On the Billboard Country Airplay chart, "Cold Beer Calling My Name" reached number one, making it Rodgers's first chart-topping single as a lead artist. The achievement was significant both personally and professionally, validating his transition from the songwriter's room to the recording artist's touring circuit. For an artist of Rodgers's commercial profile before this release, a number-one single with a featured guest of Combs's magnitude was a transformative career event, giving him the kind of radio credibility that opens doors for subsequent releases and touring opportunities at larger venues.

Luke Combs's commercial context during this period was extraordinary. His debut album This One's for You had spawned multiple number-one singles, and its follow-up What You See Is What You Get had continued the run. By the time "Cold Beer Calling My Name" was in rotation, Combs had established a commercial footprint on country radio that was essentially without parallel among acts of his generation. His willingness to take featured guest slots on other artists' records was unusual given his commercial standing and was interpreted by some observers as evidence of genuine personal and professional connections rather than purely strategic decisions.

The song's lyrics address the persistent appeal of a cold beer at the end of a working day, the specific pleasure of that first sip after hours of labor or struggle. This is a topic with deep roots in country music going back to its earliest commercial period, connecting the song to a lineage of working-class anthems that celebrate small pleasures and the rituals of unwinding. The combination of this familiar subject matter with Combs's commercial imprimatur gave the track a broad base of potential listeners across different demographic segments of the country music audience.

Critically, the song was received as a solid commercial entry in the mainstream country format rather than as an artistic statement of particular originality. Reviewers noted that its pleasures were genre-specific and that it operated skillfully within conventions rather than challenging them, which was entirely appropriate for a track designed to perform on country airplay charts. The song's effectiveness at doing what it set out to do was not diminished by the observation that it set out to do something relatively modest by the standards of more ambitious country songwriting.

The commercial success of "Cold Beer Calling My Name" established Rodgers as a name to watch in Nashville and provided a foundation for subsequent releases. The song continued to generate streaming revenue and radio plays well into 2021, maintaining his visibility on the country airplay charts and demonstrating that the initial number-one performance was not a one-time phenomenon dependent entirely on Combs's halo effect but reflected genuine audience appetite for Rodgers as a recording artist.

02 Song Meaning

What "Cold Beer Calling My Name" Means: Relief, Ritual, and the Working-Class Country Tradition

"Cold Beer Calling My Name" participates in one of the oldest and most durable traditions in commercial country music: the celebration of a simple, sensory pleasure as a form of relief from the pressures of daily life. The cold beer in the song's title is not merely a beverage; it is a symbol of reward, a sensory marker that signals the transition from the demands of the workday or the strains of personal difficulty into a space of earned relaxation. The song's emotional argument is that this pleasure is legitimate, uncomplicated, and deserving of celebration rather than apology.

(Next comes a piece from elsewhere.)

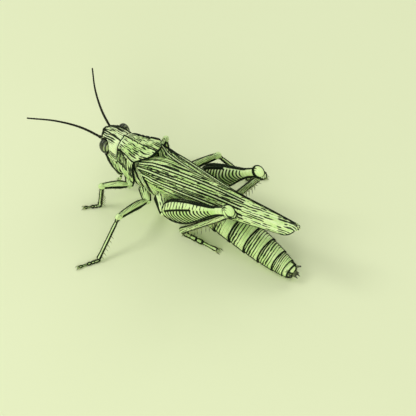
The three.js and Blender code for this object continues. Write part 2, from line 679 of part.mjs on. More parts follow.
function legShapes(name, seed) {
  const leg = LEGS[name];
  const jumping = name.startsWith("hind");
  const build = jumping ? JUMPING : WALKING;
  const [root, hip, knee, ankle] = [leg.root, leg.hip, leg.knee, leg.ankle].map(point);
  const toe = v3(...leg.toe, 0);
  const thigh = knee.clone().sub(hip).normalize();
  const shin = ankle.clone().sub(knee).normalize();
  const flat = thigh.clone().cross(shin).normalize();
  const bend = shin.clone().addScaledVector(thigh, -shin.dot(thigh)).normalize();
  const [beyond, below] = build.joint;
  const joint = knee.clone().addScaledVector(thigh, beyond).addScaledVector(bend, below);
  const random = seeded(seed);

  const coxa = () => {
    const size = (t) => [build.coxa * lerp(1, 0.72, t), build.coxa * lerp(1, 0.72, t)];
    return limb({ path: curve(root, hip), flat: v3(1, 0, 0), size, rings: 1, sides: 8 });
  };

  const femur = (grow = 0) => {
    const [wide, deep] = build.femur;
    const share = jumping ? jumpingFemur : walkingFemur;
    const size = (t) => [wide * (jumping ? lerp(share(t), 1, 0.25) : share(t)), deep * share(t)];
    const middle = hip.clone().lerp(knee, 0.5).add(v3(0, 0, jumping ? 0.2 : 0.35));
    const path = curve(hip, middle, knee);
    const across = flat.clone().applyAxisAngle(thigh, build.roll);
    const shaft = jumping
      ? limb({ path, flat: across, size, rings: herringboneRings(), sides: 12, grow, relief: herringbone })
      : limb({ path, flat: across, size, rings: 5, sides: 8, grow });
    const axes = [thigh, across, thigh.clone().cross(across)];
    const fineness = jumping ? { across: 12, down: 6 } : { across: 8, down: 5 };
    return grow ? shaft : fuse(shaft, ellipsoid(knee.toArray(), build.knob, { axes, ...fineness }));
  };

  const tibiaPath = curve(joint, joint.clone().lerp(ankle, 0.5), ankle);
  const tibia = (grow = 0) => {
    const [wide, deep] = build.tibia;
    const size = (t) => {
      const share = 1 + 0.4 * (1 - smoothstep(t, 0, 0.14)) + 0.2 * smoothstep(t, 0.85, 1);
      return [wide * share, deep * share];
    };
    const rings = [0, 0.07, 0.16, 0.5, 0.86, 1];
    return limb({ path: tibiaPath, flat, size, rings, sides: jumping ? 8 : 6, grow });
  };

  // Two rows of spines, and spurs about the ankle of a jumping leg. `behind` is the side they stand on.
  const spines = () => {
    const { from, to, each, long, thick } = build.spines;
    const outer = thigh.clone().addScaledVector(shin, -thigh.dot(shin)).normalize();
    const behind = jumping ? outer : outer.clone().negate();
    const half = build.tibia[1];
    const make = (t, side, reach, lean) => {
      const out = behind.clone().multiplyScalar(0.78).addScaledVector(flat, side * 0.62);
      const root = tibiaPath.getPointAt(t).addScaledVector(out, half * 0.35);
      const tip = root.clone().addScaledVector(out, reach).addScaledVector(shin, reach * lean);
      return spike([root, tip], thick);
    };
    const rows = [-1, 1].flatMap((side) =>
      steps(each - 1).map((share) => {
        const t = lerp(from, to, share) + (random() - 0.5) * 0.012 + side * 0.008;
        return make(t, side, (half + long) * lerp(0.9, 1.08, random()), lerp(0.4, 0.6, random()));
      }),
    );
    const spurs = [-1, 1].flatMap((side) => [make(0.965, side, 1.3, 1.1), make(0.985, side * 1.6, 1, 1.3)]);
    return jumping ? [...rows, ...spurs] : rows;
  };

  const tarsus = () => {
    const half = build.tarsus;
    const high = half * 0.76;
    const ahead = v3(toe.x - ankle.x, toe.y - ankle.y, 0).normalize();
    const side = v3(-ahead.y, ahead.x, 0);
    const at = (along, across, up) =>
      v3(toe.x, toe.y, up).addScaledVector(ahead, along).addScaledVector(side, across);
    const heel = v3(ankle.x, ankle.y, high);
    const path = curve(heel, heel.clone().lerp(at(0, 0, high), 0.5), at(0, 0, high));
    const size = (t) => [half * tarsusWidth(t), half * tarsusWidth(t)];
    const foot = limb({ path, flat: side, size, rings: TARSUS_RINGS, sides: 6 });
    const claws = [-1, 1].map((turn) => {
      const out = turn * half;
      const bend = at(half * 1.3, out * 1.2, high * 1.15);
      return spike([at(-0.2, out * 0.5, high), bend, at(half * 2.3, out, 0.12)], half * 0.42);
    });
    const padAt = at(half * 0.75, 0, high * 0.8).toArray();
    const pad = ellipsoid(padAt, [half * 0.7, half * 0.7, high * 0.9], { across: 6, down: 4 });
    return keepAhead(fuse(foot, ...claws, pad), v3(0, 0, 1), 0);
  };
  return { coxa, femur, tibia, spines, tarsus };
}

// ---------------------------------------------------------------- the model
const group = new THREE.Group();

function add(name, made, colour, roughness = 0.55) {
  const mesh = made.getMesh();
  const geometry = new THREE.BufferGeometry();
  geometry.setAttribute("position", new THREE.BufferAttribute(mesh.vertProperties, 3));
  geometry.setIndex(new THREE.BufferAttribute(mesh.triVerts, 1));
  geometry.computeVertexNormals();
  const material = new THREE.MeshStandardMaterial({ color: colour, roughness, metalness: 0 });
  const node = new THREE.Mesh(geometry, material);
  node.name = name;
  group.add(node);
}

const sockets = Object.entries(HANDS).flatMap(([name, hand]) => {
  return [eyeShape(hand, GAP), antennaShape(name, GAP)];
});
add("head", carve(headShape(), ...sockets, clypeusShape(GAP)), COLOURS.shell);
add("clypeus", clypeusShape(), COLOURS.shell);
const aboutHead = fuse(headShape(GAP), headShape(GAP).translate(-GAP, 0, 0));
add("labrum", carve(labrumShape(), aboutHead, clypeusShape(GAP)), COLOURS.belly);
for (const [name, hand] of Object.entries(HANDS)) {
  add(`eye_${name}`, eyeShape(hand), COLOURS.eye, 0.2);
  add(`antenna_${name}`, antennaShape(name), COLOURS.horn);
  const mandible = keepAhead(mandibleShape(hand), v3(0, hand, 0), GAP / 2);
  add(`mandible_${name}`, carve(mandible, aboutHead, labrumShape(GAP)), COLOURS.horn);
  add(`palp_${name}`, carve(palpShape(hand), aboutHead, mandibleShape(hand, GAP)), COLOURS.belly);
}
const jaws = Object.values(HANDS).map((hand) => mandibleShape(hand, GAP));
add("labium", carve(labiumShape(), aboutHead, ...jaws), COLOURS.belly);

add("pronotum", pronotumShape(), COLOURS.shell);
const peg = spike([v3(10.8, 0, 8), v3(10.6, 0, 5.6), v3(10.2, 0, 4.5)], 0.6, 6);
const chest = trunkSlice(0, THORAX.seams[0] - GAP / 2);
const prothorax = keepAhead(chest, headRear.clone().negate(), GAP - headRearAt);
add("prothorax", fuse(prothorax, peg), COLOURS.belly);
const mesothorax = trunkSlice(THORAX.seams[0] + GAP / 2, THORAX.seams[1] - GAP / 2);
add("mesothorax", carve(mesothorax, ...suture(THORAX.sutures[0])), COLOURS.belly);
const metathorax = keepAhead(trunkSlice(THORAX.seams[1] + GAP / 2, 60), v3(-1, 0, 0), -THORAX.rear);
add("metathorax", carve(metathorax, ...suture(THORAX.sutures[1])), COLOURS.belly);

for (const [name, hand] of Object.entries(HANDS)) {
  add(`forewing_${name}`, wingShape(hand, -hand * WING.lift), COLOURS.wing);
  add(`hindwing_${name}`, hindWingShape(hand), COLOURS.wing);
}

SEGMENT_ENDS.slice(1).forEach((end, k) => {
  add(`abdomen_${k + 1}`, segmentShape(SEGMENT_ENDS[k], end), COLOURS.belly);
});
const aboutTip = abdomenTipShape(0.17);
const ovipositor = carve(ovipositorShape(), aboutTip);
add("abdomen_tip", abdomenTipShape(), COLOURS.belly);
add("ovipositor", ovipositor, COLOURS.horn);
for (const [name, hand] of Object.entries(HANDS)) {
  add(`cercus_${name}`, carve(cercusShape(hand), aboutTip), COLOURS.horn);
}

Object.keys(LEGS).forEach((name, k) => {
  const { coxa, femur, tibia, spines, tarsus } = legShapes(name, 11 + 7 * k);
  add(`coxa_${name}`, carve(coxa(), trunkShape(GAP), femur(GAP)), COLOURS.leg);
  add(`femur_${name}`, carve(femur(), tibia(GAP)), COLOURS.leg);
  add(`tibia_${name}`, fuse(tibia(), ...spines()), COLOURS.leg);
  add(`tarsus_${name}`, carve(tarsus(), tibia(GAP)), COLOURS.leg);
});

// The origin goes to the middle of the base.
const box = new THREE.Box3().setFromObject(group);
const middle = box.getCenter(v3(0, 0, 0));
group.position.set(-middle.x, -middle.y, -box.min.z);

export default group;
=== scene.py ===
import math
from functools import partialmethod

import bpy
import numpy as np
from mathutils import Matrix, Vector
from mathutils.kdtree import KDTree


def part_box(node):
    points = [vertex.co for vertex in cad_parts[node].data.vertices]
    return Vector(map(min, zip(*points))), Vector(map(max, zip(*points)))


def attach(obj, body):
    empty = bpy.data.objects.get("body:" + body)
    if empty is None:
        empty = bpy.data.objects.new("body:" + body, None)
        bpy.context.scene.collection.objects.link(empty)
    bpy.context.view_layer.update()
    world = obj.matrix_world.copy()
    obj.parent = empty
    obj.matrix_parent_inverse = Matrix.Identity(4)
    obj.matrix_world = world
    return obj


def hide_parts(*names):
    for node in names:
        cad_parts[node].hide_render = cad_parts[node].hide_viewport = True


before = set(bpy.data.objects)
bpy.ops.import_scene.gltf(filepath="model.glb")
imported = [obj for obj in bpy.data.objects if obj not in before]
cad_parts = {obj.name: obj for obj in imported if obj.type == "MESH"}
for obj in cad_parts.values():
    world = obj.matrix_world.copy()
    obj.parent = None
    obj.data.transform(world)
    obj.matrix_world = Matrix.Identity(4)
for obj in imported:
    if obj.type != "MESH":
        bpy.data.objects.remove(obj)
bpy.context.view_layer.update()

# Points are worked out in millimetres from the face (x), the middle plane (y) and the floor (z),
# and moved into the frame at the end. The left eye's place gives the shift between the two.
MM = 0.001
EYE = {"at": (3.4, 3.7, 15.5), "half": (1.65, 1.5, 2.3)}
low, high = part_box("eye_left")
SHIFT = np.array([(low.x + high.x) / 2 / MM - EYE["at"][0], (low.y + high.y) / 2 / MM + EYE["at"][1], 0])

# Sizes and places in millimetres. degree is how long one degree is, round the middle of the part,
# and arch is the way from the saddle's keel to its hem.
HEAD = {"chin": 6.8, "middle": 12.5, "back": 10, "brow": 16.9, "degree": 0.07}
FURROW = 52  # degrees from the middle of the face
ANTENNA = {"scape": 0.62, "root": 0.34, "tip": 0.21, "joints": 24}
SCAPE_END, PEDICEL_START, PEDICEL_END, WHIP_START = 0.078, 0.084, 0.118, 0.12  # shares of a feeler
PRONOTUM = {"apex": 20.6, "corner": 15.2, "lobe": 8.6, "thick": 0.8, "half": 5.5, "arch": 12.5}
THORAX = {
    "rear": 27.6, "level": 11.0, "waist": 10.4, "lean": 0.42, "seams": (13.6, 19.6), "sutures": (16.6, 23.4),
}
ABDOMEN = {"tip": 66.2, "wide": 4.5, "deep": 4.6, "degree": 0.078}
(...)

The appeal of the song's central image lies in its universality within a specific cultural context. For a significant portion of the country music audience, the experience of wanting a cold beer at the end of a hard day is immediately recognizable and personally resonant. The song does not need to construct an elaborate scenario to generate emotional connection; the image itself does the work, activating a web of associations around work, relief, community, and the simple pleasures available to people whose lives do not include more elaborate forms of reward. The directness of the appeal is both the song's commercial strategy and its emotional honesty.

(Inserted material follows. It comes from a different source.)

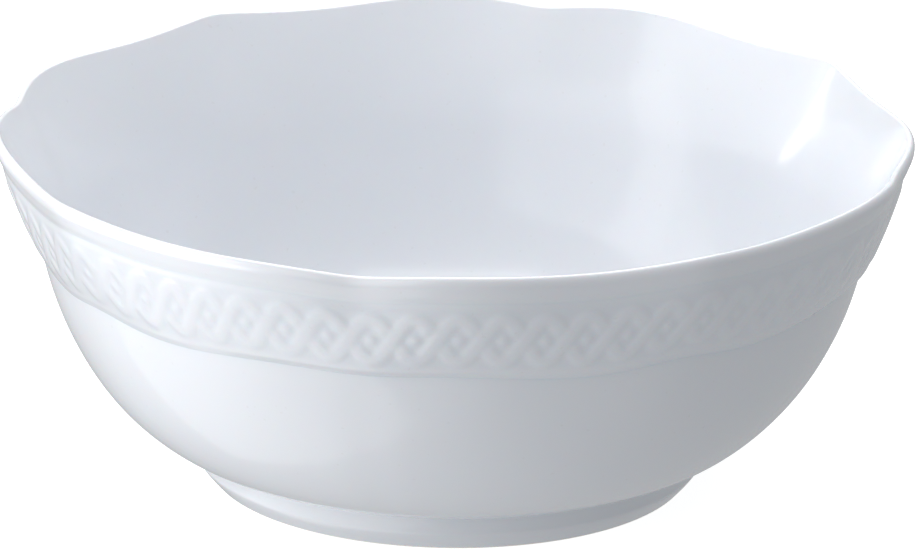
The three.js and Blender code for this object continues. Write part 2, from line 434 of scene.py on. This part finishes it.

Jameson Rodgers's vocal performance on the track conveys a kind of easygoing authenticity that makes the song feel lived rather than manufactured. He does not oversell the emotion or reach for intensity that the material does not require. Instead, he delivers the song with the relaxed confidence of someone who genuinely believes in the value of what he is describing, which creates a listener experience of being invited into a perspective rather than being sold one. This quality is difficult to manufacture and is one of the reasons the song worked beyond the purely transactional value of Combs's featured credit.

Luke Combs's contribution enriches the song's emotional texture by adding a second voice that is instantly recognizable as representing a specific and beloved version of American working-class experience. His commercial persona, built over years of consistent chart performance, carries associations of unpretentious authenticity and regional identification that transfer to any track he appears on. His presence on "Cold Beer Calling My Name" serves as a kind of endorsement not just of Rodgers but of the emotional values the song expresses, a signal that this is the kind of sentiment that the dominant voice in country music is willing to stand behind.

The song also reflects a broader tendency in post-2015 mainstream country music to celebrate the specific textures of ordinary life as a form of resistance to the complexity and anxiety of contemporary experience. In a cultural moment characterized by considerable social and political turbulence, country music songs that offer uncomplicated pleasures and familiar rituals serve a comfort function that is not reducible to escapism. They affirm that certain experiences remain stable and available, that the cold beer at the end of a hard day will still be there regardless of what else is happening in the world.

For Rodgers's catalog, the song established a template that he would continue to develop: relatable situations, familiar emotional registers, and material that respects the intelligence of its audience without demanding interpretive labor. This is a specific and valued skill in commercial Nashville songwriting, and "Cold Beer Calling My Name" demonstrated that he possessed it not just as a writer for other artists but as a performer capable of embodying those qualities on his own recordings.